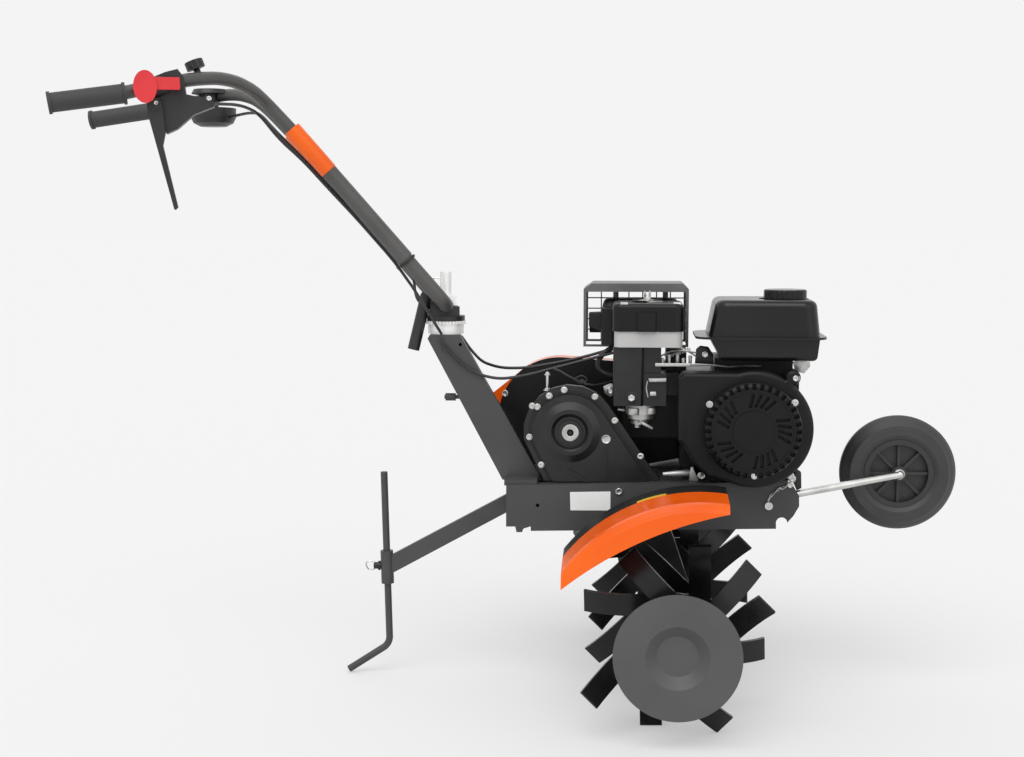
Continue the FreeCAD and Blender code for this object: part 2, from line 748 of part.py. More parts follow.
def make_head():
    seat_x = post_x - bar_back
    cradle_half = 25.0
    base = upright(post_x, 0, 34, ring_top + run_gap, ring_top + 9)
    yoke = fuse([base, box(seat_x - 28, seat_x + 24, -cradle_half, cradle_half, ring_top + 5, bar_z - 1)])
    lobe = across(seat_x - 18, bar_z, 10, -cradle_half, cradle_half)
    yoke = yoke.fuse(lobe)
    tube_room = across(seat_x, bar_z, lower_radius + run_gap, -60, 60)
    saddle = box(seat_x - 19, seat_x + 19, -cradle_half + 3, cradle_half - 3, bar_z + 1, bar_z + 17)
    saddle = saddle.cut(tube_room).cut(yoke)
    post = upright(post_x, 0, 10, bar_z + 16, post_top)
    slot = box(post_x - 2, post_x + 12, -1.8, 1.8, bar_z + 26, post_top - 7)
    shapes["yoke"] = turned(yoke.cut(tube_room).removeSplitter())
    shapes["clamp_post"] = turned(fuse([saddle, post.cut(slot)]))
    top, low = V(post_x - 36, -6, 680), V(post_x - 59, -6, 586)
    grip = rod(top, low, 10.5)
    grip = grip.fuse(Part.makeSphere(10.5, top))
    link = rod(V(seat_x - 20, -6, bar_z + 4), V(post_x - 46, -6, bar_z + 4), 6)
    shapes["clamp_lever"] = turned(fuse([grip, link]).cut(yoke))


# ---------------- handlebar ----------------
def along(distance):
    slope = math.radians(bar_slope)
    return bar_back + distance * math.cos(slope), bar_z + distance * math.sin(slope)


def leg_point(distance, side):
    back, height = along(distance)
    return local(back, side * leg_half, height)


def handle_route(side):
    # From the sleeve up the leg, round the sweep and out to the grip.
    back, height = along(468)
    tip_height = grip_z + grip_skew * side
    return [
        leg_point(lower_end + 4, side),
        local(268, side * leg_half, 968),
        local(back, side * (leg_half + 8), height - 6),
        local(331, side * 92, 1030),
        local(358, side * 135, 1041),
        local(386, side * 168, 1043.5),
        local(424, side * 203, 1038),
        local(475, side * 232, 1026),
        local(530, side * (grip_half - 16), tip_height + 16),
        local(635, side * grip_half, tip_height),
    ]


def grip_ends(side):
    tip = V(handle_route(side)[-1])
    way = tip.sub(handle_route(side)[-2])
    way.normalize()
    return tip.sub(V(way).multiply(grip_length - 4)), tip.add(V(way).multiply(4))


def make_handlebar():
    lower_path = [leg_point(lower_end, 1), local(bar_back, leg_half, bar_z)]
    lower_path += [local(bar_back, -leg_half, bar_z), leg_point(lower_end, -1)]
    shapes["bar_lower"] = turned(tube(lower_path, lower_radius, wall, 26))
    for side, name in ((-1, "right"), (1, "left")):
        path = handle_route(side)
        solid = piped(path, upper_radius)
        shapes["bar_upper_" + name] = turned(solid.cut(piped(path, upper_radius - wall)))
        sleeve = rod(leg_point(sleeve_start, side), leg_point(sleeve_end, side), sleeve_radius)
        sleeve = sleeve.cut(rod(leg_point(sleeve_start - 9, side), leg_point(lower_end, side), lower_radius))
        sleeve = sleeve.cut(solid)
        sleeve = sleeve.common(rod(leg_point(sleeve_start, side), leg_point(sleeve_end, side), sleeve_radius + 1))
        shapes["bar_sleeve_" + name] = turned(sleeve)
        start, end = grip_ends(side)
        way = end.sub(start)
        way.normalize()
        grip = fuse([
            rod(start, end, grip_radius),
            rod(start, start.add(V(way).multiply(4)), grip_radius + 2.2),
            rod(end.sub(V(way).multiply(5)), end, grip_radius + 2.2),
        ])
        shapes["grip_" + name] = turned(grip.cut(solid))


def make_controls():
    tube_room = piped(handle_route(-1), upper_radius)
    nudge = V(-2, 0, -1)
    bracket_points = [
        (481, 1039), (462, 1047), (443, 1052), (434, 1040), (431, 1013), (405, 1008),
        (386, 1001), (388, 994), (420, 981), (445, 959), (462, 951), (482, 993),
    ]
    bracket = plate([(post_x - back, z) for back, z in bracket_points], -232, -206)
    bracket = bracket.fuse(rod(local(500, -239, 1018), local(448, -216, 1031), 16.5))
    bracket.translate(nudge)
    shapes["clutch_bracket"] = turned(bracket.cut(tube_room).removeSplitter())
    lever_points = [(490, 996), (467, 996), (463, 951), (467, 932), (446, 836), (450, 832), (452, 833), (489, 980)]
    lever = plate([(post_x - back, z) for back, z in lever_points], -244, -232)
    pivot = across(post_x - 479, 996, 11, -246, -232)
    lever = lever.fuse(pivot).removeSplitter()
    lever.translate(nudge)
    shapes["clutch_lever"] = turned(lever).cut(shapes["clutch_bracket"])
    pad_centre = V(post_x - 492, -272, 1020)
    pad = Part.Ellipse(pad_centre, 25.0, 18.0).toShape()
    pad.rotate(pad_centre, V(1, 0, 0), 90)
    pad.rotate(pad_centre, V(0, 1, 0), 90)
    button = Part.Face(Part.Wire(pad)).extrude(V(0, 9, 0))
    button = button.fuse(box(post_x - 492, post_x - 440, -266, -259, 1016, 1035))
    button = button.fuse(across(post_x - 447, 1026, 7, -260, -228))
    shapes["stop_lever"] = turned(button.cut(piped(handle_route(-1), upper_radius + 1)).cut(shapes_free("clutch_bracket")))
    left_room = piped(handle_route(1), upper_radius)
    cup = fuse([
        upright(post_x - 409, 175, 41.5, 1003, 1019),
        Part.makeCone(41.5, 36, 11, local(409, 175, 1003), V(0, 0, -1)),
        Part.makeCone(36, 24, 6, local(409, 175, 992), V(0, 0, -1)),
    ])
    top = Part.makeCone(35, 31, 8, local(413, 175, 1045), V(0, 0, 1))
    link = upright(post_x - 411, 175, 12, 1018, 1046)
    shapes["throttle"] = turned(fuse([cup, top, link]).cut(left_room))


def shapes_free(name):
    # A copy of a stored piece, turned back to the straight-ahead handlebar.
    copy = shapes[name].copy()
    copy.rotate(V(post_x, 0, 0), V(0, 0, 1), -bar_turn)
    return copy


def make_cables():
    radius = 2.6
    clutch_upper = [
        local(400, -216, 999), local(352, -130, 1004), local(324, -58, 996), local(290, -46, 953),
        local(250, -46, 917), local(204, -46, 866), local(160, -46, 819), local(94, -46, 743), local(64, -47, 700),
    ]
    throttle_upper = [
        local(384, 160, 1001), local(345, 90, 1006), local(322, 12, 1000), local(296, -26, 968),
        local(250, -36, 922), local(204, -36, 871), local(150, -36, 816), local(92, -36, 752),
    ]
    shapes["clutch_cable_upper"] = turned(piped(clutch_upper, radius)).cut(shapes["clutch_bracket"])
    shapes["throttle_cable_upper"] = turned(piped(throttle_upper, radius)).cut(shapes["throttle"])
    clutch_lower = [
        V(-408, -47, 606), V(-395, -46, 590), V(-372, -46, 565), V(-340, -46, 545), V(-303, -46, 537),
        V(-258, -46, 543), V(-205, -44, 557), V(-150, -42, 572), V(-101, -40, 585),
    ]
    throttle_lower = [
        V(-380, 46, 606), V(-361, 46, 579), V(-340, 32, 560), V(-304, 2, 552),
        V(-256, -14, 554), V(-197, -18, 565), V(-150, -20, 576), V(-101, -22, 591),
    ]
    shapes["clutch_cable_lower"] = piped(clutch_lower, radius).cut(shapes["intake_box"])
    shapes["throttle_cable_lower"] = piped(throttle_lower, radius).cut(shapes["intake_box"])


# ---------------- transport wheel ----------------
def make_wheel():
    half = wheel_width / 2
    hub_side = half + 0.5
    arm_y = -frame_half + arm_in
    path = [V(pivot_x, arm_y, pivot_z), V(pivot_x + 50, arm_y, pivot_z + 18.5), V(wheel_x, -hub_side - 8, wheel_z)]
    arm_rod = piped(path, arm_radius, 20)
    pin = across(wheel_x, wheel_z, axle_radius, -hub_side - 8, hub_side + 8)
    pin = pin.fuse(across(wheel_x, wheel_z, 10, hub_side, hub_side + 8))
    pin = pin.fuse(Part.makeSphere(arm_radius + 0.6, V(wheel_x, -hub_side - 8, wheel_z)))
    pin = pin.fuse(across(wheel_x, wheel_z, 9, -hub_side - 3, -hub_side))
    eye = across(pivot_x, pivot_z, 13, -plate_in + run_gap, -plate_in + 25)
    arm = fuse([arm_rod, pin, eye])
    shapes["wheel_arm"] = arm.cut(across(pivot_x, pivot_z, bolt_radius + pin_gap, -frame_half - 5, -plate_in + 35))
    shapes["pivot_bolt"] = fuse([
        across(pivot_x, pivot_z, bolt_radius, -frame_half, -plate_in + 29),
        across(pivot_x, pivot_z, 6.8, -frame_half - 6, -frame_half),
        across(pivot_x, pivot_z, 10, -plate_in + 25 + run_gap, -plate_in + 33),
    ])
    rim = across(wheel_x, wheel_z, rim_radius, -half + 3, half - 3)
    for y0, y1 in ((-half, -5), (5, half)):
        rim = rim.cut(across(wheel_x, wheel_z, rim_radius - 9, y0, y1))
    spokes = []
    for step in range(8):
        spoke = box(8, rim_radius - 6, -half + 9, half - 9, -2.5, 2.5)
        spoke.rotate(V(0, 0, 0), V(0, 1, 0), 45 * step)
        spoke.translate(V(wheel_x, 0, wheel_z))
        spokes.append(spoke)
    rim = fuse([rim, across(wheel_x, wheel_z, 13, -half, half)] + spokes)
    shapes["wheel_rim"] = rim.cut(across(wheel_x, wheel_z, axle_radius + pin_gap, -half - 5, half + 5))
    side = rim_radius + 0.0
    flat = half - 12
    tread = [
        V(side, -half + 4, 0), V(side + 8, -half, 0), V(wheel_radius - 16, -half, 0),
        V(wheel_radius - 4, -flat, 0), V(wheel_radius, -flat * 0.4, 0), V(wheel_radius, flat * 0.4, 0),
        V(wheel_radius - 4, flat, 0), V(wheel_radius - 16, half, 0), V(side + 8, half, 0), V(side, half - 4, 0),
    ]
    face = Part.Face(Part.makePolygon(tread + [tread[0]]))
    tyre = face.revolve(V(0, 0, 0), V(0, 1, 0), 360)
    tyre.translate(V(wheel_x, 0, wheel_z))
    shapes["tyre"] = tyre


make_rotor()
make_frame()
make_transmission()
make_belt_guard()
make_fenders()
make_spur()
make_engine_block()
make_housing()
make_recoil()
make_tank()
make_intake()
make_muffler()
make_head()
make_handlebar()
make_controls()
make_cables()
make_wheel()

# ---------------- place and store ----------------
boxes = [shape.BoundBox for shape in shapes.values()]
middle_x = (max(b.XMax for b in boxes) + min(b.XMin for b in boxes)) / 2
middle_y = (max(b.YMax for b in boxes) + min(b.YMin for b in boxes)) / 2
move = V(-middle_x, -middle_y, floor_drop)
for name, shape in shapes.items():
    shape.translate(move)
    shape.exportStep("parts/" + name + ".step")
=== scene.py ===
import bpy
import bmesh
import json
import math
from mathutils import Matrix, Vector


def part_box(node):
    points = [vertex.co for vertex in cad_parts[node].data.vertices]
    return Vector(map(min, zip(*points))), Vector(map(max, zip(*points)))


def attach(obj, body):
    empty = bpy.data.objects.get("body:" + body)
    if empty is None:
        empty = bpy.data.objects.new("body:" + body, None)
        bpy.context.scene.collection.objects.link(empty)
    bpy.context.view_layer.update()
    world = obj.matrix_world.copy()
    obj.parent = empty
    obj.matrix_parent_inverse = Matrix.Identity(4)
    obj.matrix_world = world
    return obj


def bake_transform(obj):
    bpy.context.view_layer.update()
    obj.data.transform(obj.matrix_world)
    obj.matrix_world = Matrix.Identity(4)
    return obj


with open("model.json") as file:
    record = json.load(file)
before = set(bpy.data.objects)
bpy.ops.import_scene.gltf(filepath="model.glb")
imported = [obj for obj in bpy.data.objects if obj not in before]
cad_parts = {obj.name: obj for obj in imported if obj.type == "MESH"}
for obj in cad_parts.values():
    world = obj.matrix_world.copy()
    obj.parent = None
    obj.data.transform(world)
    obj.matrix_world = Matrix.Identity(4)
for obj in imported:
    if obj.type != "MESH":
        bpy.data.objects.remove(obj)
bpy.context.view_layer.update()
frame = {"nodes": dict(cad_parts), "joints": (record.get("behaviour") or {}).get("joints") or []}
nodes = frame["nodes"]
joints = {joint["name"]: joint for joint in frame["joints"]}
axle = Vector(joints["rotor_spin"]["pos_m"])
wheelHub = Vector(joints["wheel_spin"]["pos_m"])
print("frame loaded:", len(nodes), "nodes")

barTurn = math.radians(12.8)  # how far the handlebar is swung to the side at rest


def at(x, y, z):
    # millimetres from the machine's datum, 3.5 mm behind the rotor's axle and 10 mm above the floor
    return Vector((axle.x + (x - 3.5) / 1000, axle.y + y / 1000, (z + 10) / 1000))


def onBar(back, right, z):
    # millimetres behind the steering post and to the right of it, as the swung handlebar sees them
    x = -402 - back * math.cos(barTurn) + right * math.sin(barTurn)
    y = -back * math.sin(barTurn) - right * math.cos(barTurn)
    return at(x, y, z)


# ---------- small tools ----------
def clearSelection():
    if bpy.context.mode != "OBJECT":
        bpy.ops.object.mode_set(mode="OBJECT")
    bpy.ops.object.select_all(action="DESELECT")


def pick(piece):
    clearSelection()
    piece.select_set(True)
    bpy.context.view_layer.objects.active = piece
    return piece


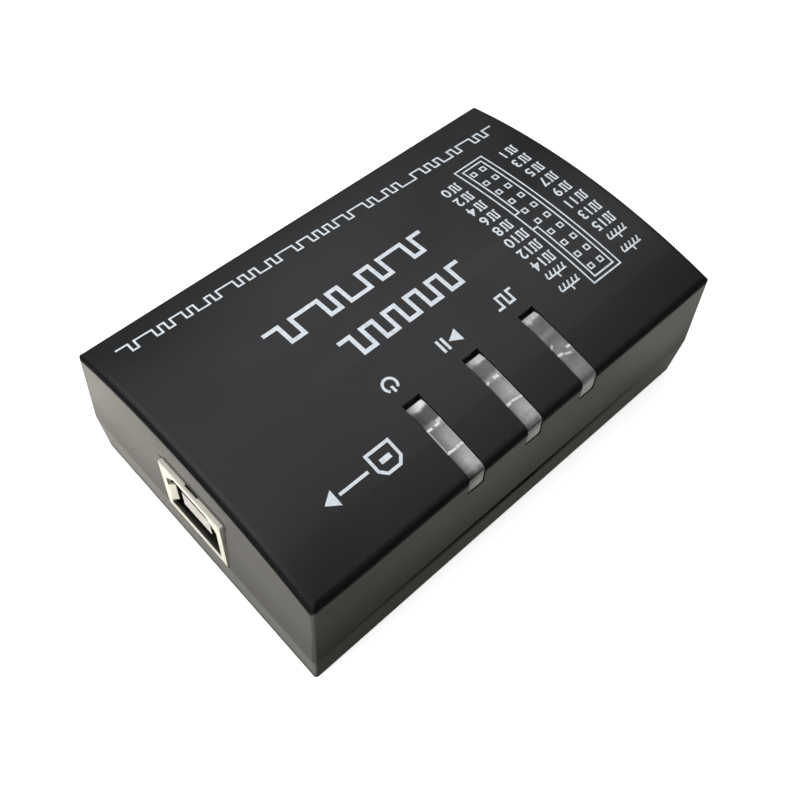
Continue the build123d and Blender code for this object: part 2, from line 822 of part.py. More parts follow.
# ---------------------------------------------------------------- every node of the assembly
nodes = {
    "upper_shell": make_upper_shell(),
    "lower_shell": make_lower_shell(),
    "case_screws": make_case_screws(),
    "main_board": make_board(),
    "usb_receptacle_shell": make_usb_shell(),
    "usb_receptacle_insulator": make_usb_insulator(),
    "usb_contacts": make_usb_contacts(),
    "header_shroud": make_header_shroud(),
    "header_pins": make_header_pins(),
}
for name, place in zip(pipe_names, pipe_places):
    nodes[f"light_pipe_{name}"] = make_light_pipe(place)
    nodes[f"led_{name}"] = make_led(place)
nodes.update(make_components())

os.makedirs("parts", exist_ok=True)
for name, shape in nodes.items():
    solids = shape if isinstance(shape, list) else [shape]
    export_step(Compound(children=[s for shape in solids for s in shape.solids()]), f"parts/{name}.step")
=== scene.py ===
"""Logic analyzer: finishes, printed markings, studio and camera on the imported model."""
import math

import bmesh
import bpy
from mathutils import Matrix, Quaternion, Vector
from mathutils.bvhtree import BVHTree


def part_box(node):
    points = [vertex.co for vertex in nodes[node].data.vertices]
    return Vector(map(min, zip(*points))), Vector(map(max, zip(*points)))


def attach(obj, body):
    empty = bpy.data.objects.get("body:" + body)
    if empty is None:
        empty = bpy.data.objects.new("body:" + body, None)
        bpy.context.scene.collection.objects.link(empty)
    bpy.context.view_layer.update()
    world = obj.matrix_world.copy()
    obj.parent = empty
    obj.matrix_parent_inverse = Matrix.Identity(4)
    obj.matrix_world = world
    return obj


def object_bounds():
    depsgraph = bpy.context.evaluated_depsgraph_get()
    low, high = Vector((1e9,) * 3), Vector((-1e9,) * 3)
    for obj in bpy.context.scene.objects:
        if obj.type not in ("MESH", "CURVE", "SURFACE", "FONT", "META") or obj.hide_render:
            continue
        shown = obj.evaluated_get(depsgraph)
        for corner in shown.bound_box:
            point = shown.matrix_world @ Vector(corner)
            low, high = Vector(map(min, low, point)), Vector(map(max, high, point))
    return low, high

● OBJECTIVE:
Print only the run of lines that begins with the line containing "of the assembly" and ends with the line containing "low, high = Vector((1e9,)", both included, exactly as they read.

● RESULT FOR THIS TASK:
# ---------------------------------------------------------------- every node of the assembly
nodes = {
    "upper_shell": make_upper_shell(),
    "lower_shell": make_lower_shell(),
    "case_screws": make_case_screws(),
    "main_board": make_board(),
    "usb_receptacle_shell": make_usb_shell(),
    "usb_receptacle_insulator": make_usb_insulator(),
    "usb_contacts": make_usb_contacts(),
    "header_shroud": make_header_shroud(),
    "header_pins": make_header_pins(),
}
for name, place in zip(pipe_names, pipe_places):
    nodes[f"light_pipe_{name}"] = make_light_pipe(place)
    nodes[f"led_{name}"] = make_led(place)
nodes.update(make_components())

os.makedirs("parts", exist_ok=True)
for name, shape in nodes.items():
    solids = shape if isinstance(shape, list) else [shape]
    export_step(Compound(children=[s for shape in solids for s in shape.solids()]), f"parts/{name}.step")
=== scene.py ===
"""Logic analyzer: finishes, printed markings, studio and camera on the imported model."""
import math

import bmesh
import bpy
from mathutils import Matrix, Quaternion, Vector
from mathutils.bvhtree import BVHTree


def part_box(node):
    points = [vertex.co for vertex in nodes[node].data.vertices]
    return Vector(map(min, zip(*points))), Vector(map(max, zip(*points)))


def attach(obj, body):
    empty = bpy.data.objects.get("body:" + body)
    if empty is None:
        empty = bpy.data.objects.new("body:" + body, None)
        bpy.context.scene.collection.objects.link(empty)
    bpy.context.view_layer.update()
    world = obj.matrix_world.copy()
    obj.parent = empty
    obj.matrix_parent_inverse = Matrix.Identity(4)
    obj.matrix_world = world
    return obj


def object_bounds():
    depsgraph = bpy.context.evaluated_depsgraph_get()
    low, high = Vector((1e9,) * 3), Vector((-1e9,) * 3)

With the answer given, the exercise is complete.